If you’re flexible, here are the issues to consider. First of all, never make your decison based only on how these TVs look in a showroom. Showrooms are generally very brightly lit, which tends to favor LCDs. They tend to feed these TVs with relatively poor quality signals and usually don’t spend the time to optimize the settings for each TV.

LCDs are preferable if:

  • You plan on watching TV in a brightly-lit room, where the brightness of the TV is an advantage
  • If you plan on spending large amounts of time on a single channel where a logo is displayed in one portion of the screen for a long period of time
  • If you plan on using your TV as a computer monitor (where menus, taskbars, etc will be displayed on screen for a long period of time).
  • If you plan on spending long periods of time playing a single video game with fixed visual elements
  • If you don’t want to stretch standard defniiton TV to fit the widescreen format

Plasmas are preferable if:

  • You plan on watching TV in a dimly-lit room, where the rich blacks of plasmas are an advantage
  • If you plan on watching a veriety of material on your TV

Overall, I think most people are better served with a plasma, but the differences between these technologies are growing steadily smaller. For those who like the image quality of a plasma but are worried about burn-in, I would suggest buying a plasma from Panasonic, a company whose plasma’s are regarded as being largely relatively resistent to these issues, particularly if you are careful not to display static images or non-widescreen images on the TV for prolonged periods during the first 100 or so hours of TV use.

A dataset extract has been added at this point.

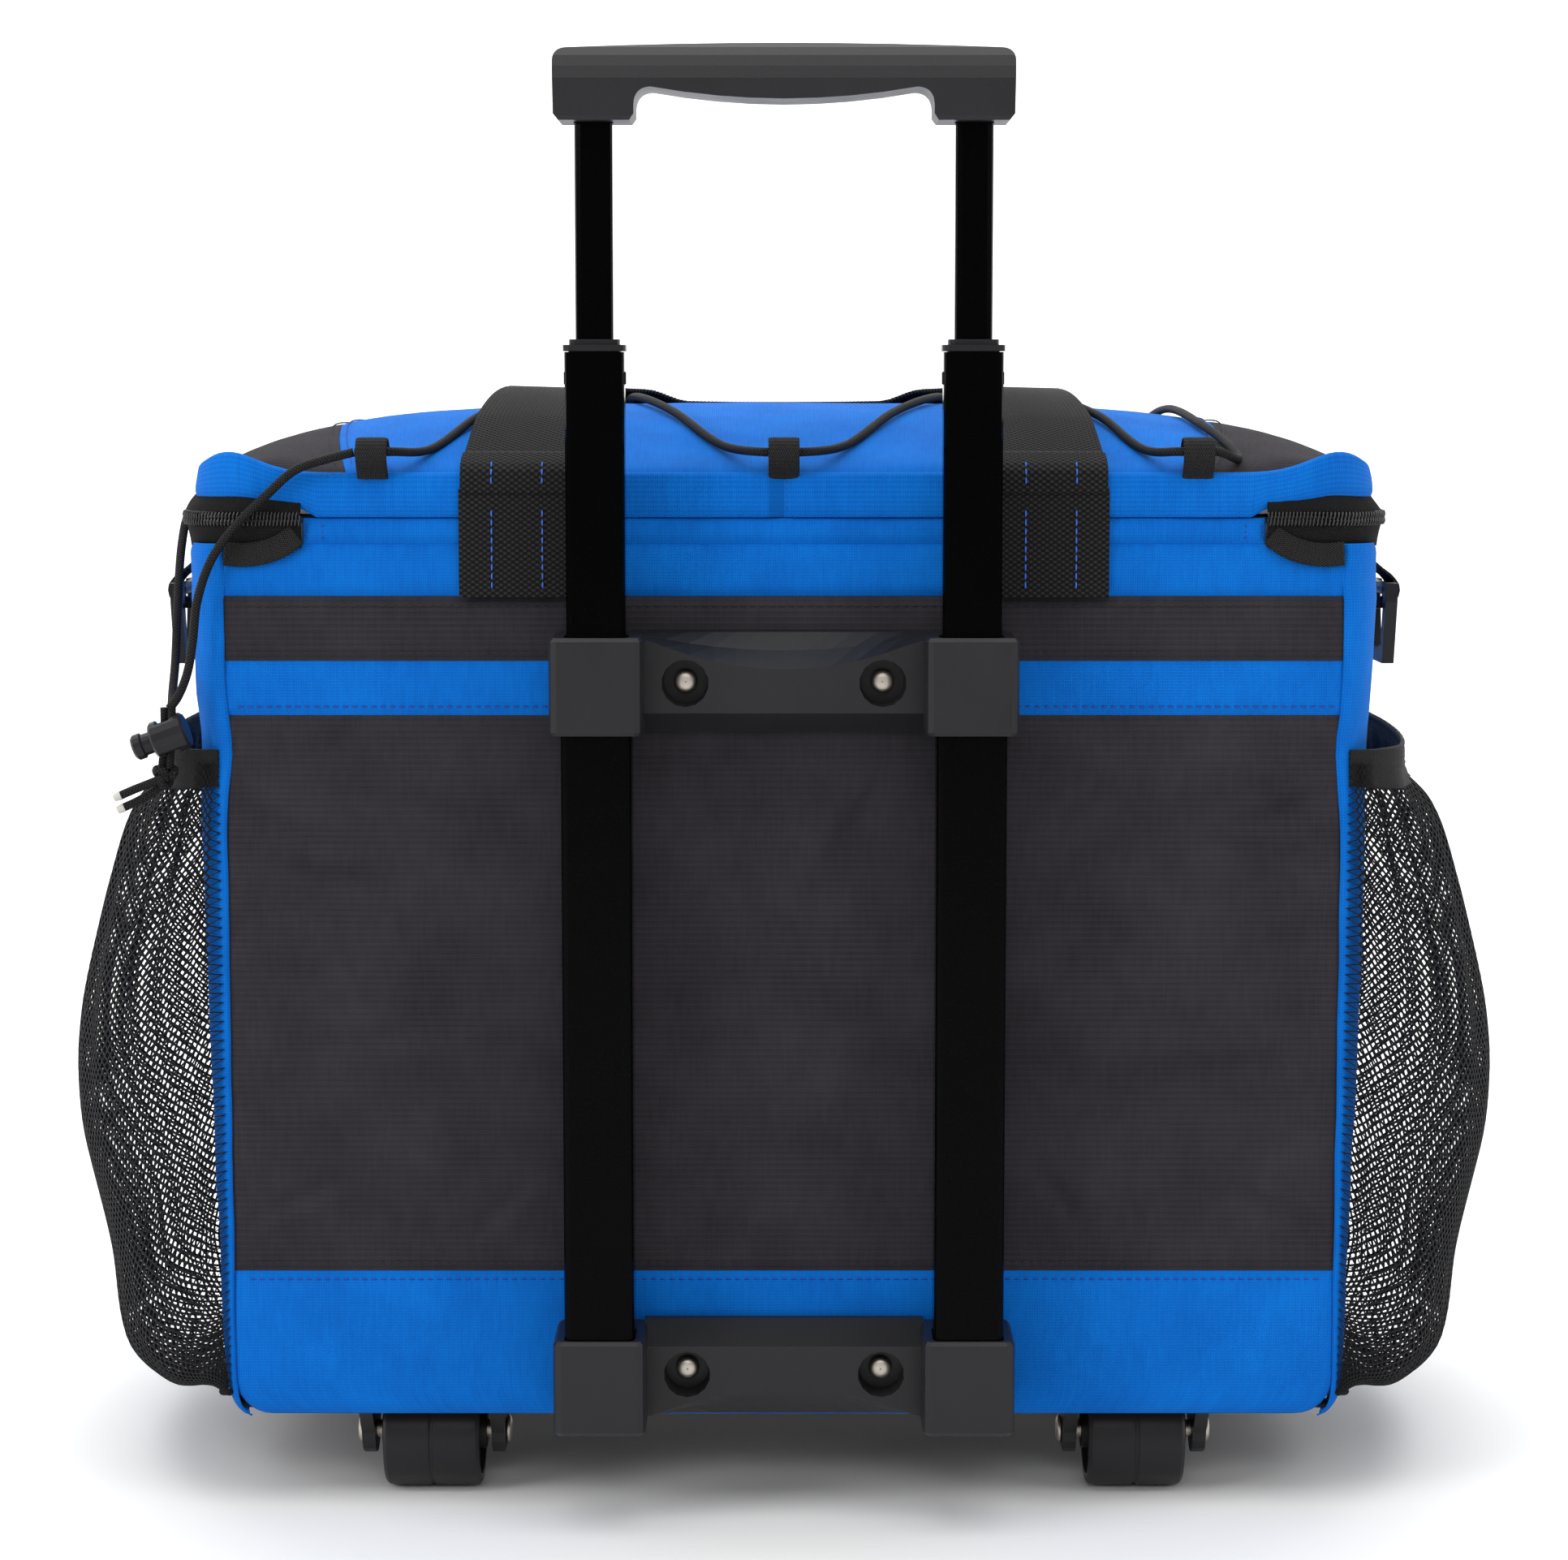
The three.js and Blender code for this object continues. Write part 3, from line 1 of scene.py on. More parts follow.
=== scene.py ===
import bpy
import json
import math
import numpy as np
from mathutils import Vector, noise
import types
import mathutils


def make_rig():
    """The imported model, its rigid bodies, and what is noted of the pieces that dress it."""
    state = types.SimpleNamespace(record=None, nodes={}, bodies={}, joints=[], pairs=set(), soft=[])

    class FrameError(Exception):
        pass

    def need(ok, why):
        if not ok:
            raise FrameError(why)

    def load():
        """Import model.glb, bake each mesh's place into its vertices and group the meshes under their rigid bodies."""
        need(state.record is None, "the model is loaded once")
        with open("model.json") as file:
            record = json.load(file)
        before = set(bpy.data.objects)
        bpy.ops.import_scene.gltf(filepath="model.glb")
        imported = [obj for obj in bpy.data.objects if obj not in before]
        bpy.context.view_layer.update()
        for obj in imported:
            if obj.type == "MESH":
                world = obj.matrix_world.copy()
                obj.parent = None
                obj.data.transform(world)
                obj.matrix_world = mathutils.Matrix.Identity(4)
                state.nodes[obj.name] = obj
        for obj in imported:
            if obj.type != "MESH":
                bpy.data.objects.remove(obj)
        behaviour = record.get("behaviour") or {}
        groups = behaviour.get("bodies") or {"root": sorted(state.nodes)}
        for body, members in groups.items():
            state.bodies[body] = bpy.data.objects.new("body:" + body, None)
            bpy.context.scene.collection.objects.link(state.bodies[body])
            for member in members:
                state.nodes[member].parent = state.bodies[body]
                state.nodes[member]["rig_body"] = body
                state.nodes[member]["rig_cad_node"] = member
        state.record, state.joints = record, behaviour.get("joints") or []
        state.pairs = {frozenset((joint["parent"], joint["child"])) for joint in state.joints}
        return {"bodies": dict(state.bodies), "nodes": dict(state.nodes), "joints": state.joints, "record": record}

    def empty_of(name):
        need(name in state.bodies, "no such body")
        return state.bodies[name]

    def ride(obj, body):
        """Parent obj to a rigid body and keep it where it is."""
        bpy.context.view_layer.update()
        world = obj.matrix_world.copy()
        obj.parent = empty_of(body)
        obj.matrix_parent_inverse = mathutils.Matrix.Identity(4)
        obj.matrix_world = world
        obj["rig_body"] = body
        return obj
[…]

What about resolution? 1080p is in theory more detailed than 768p supported by most larger plasmas, but to really see a difference, you’ll either need to be sitting too close to your TV or have a TV that’s over 50 inches. Right now, the only affordable 1080p TVs in this size are rear-projection (with the quality drop and bulk associated with this technology). 768p is quite sharp and other characteristics will have a greater impact on image quality.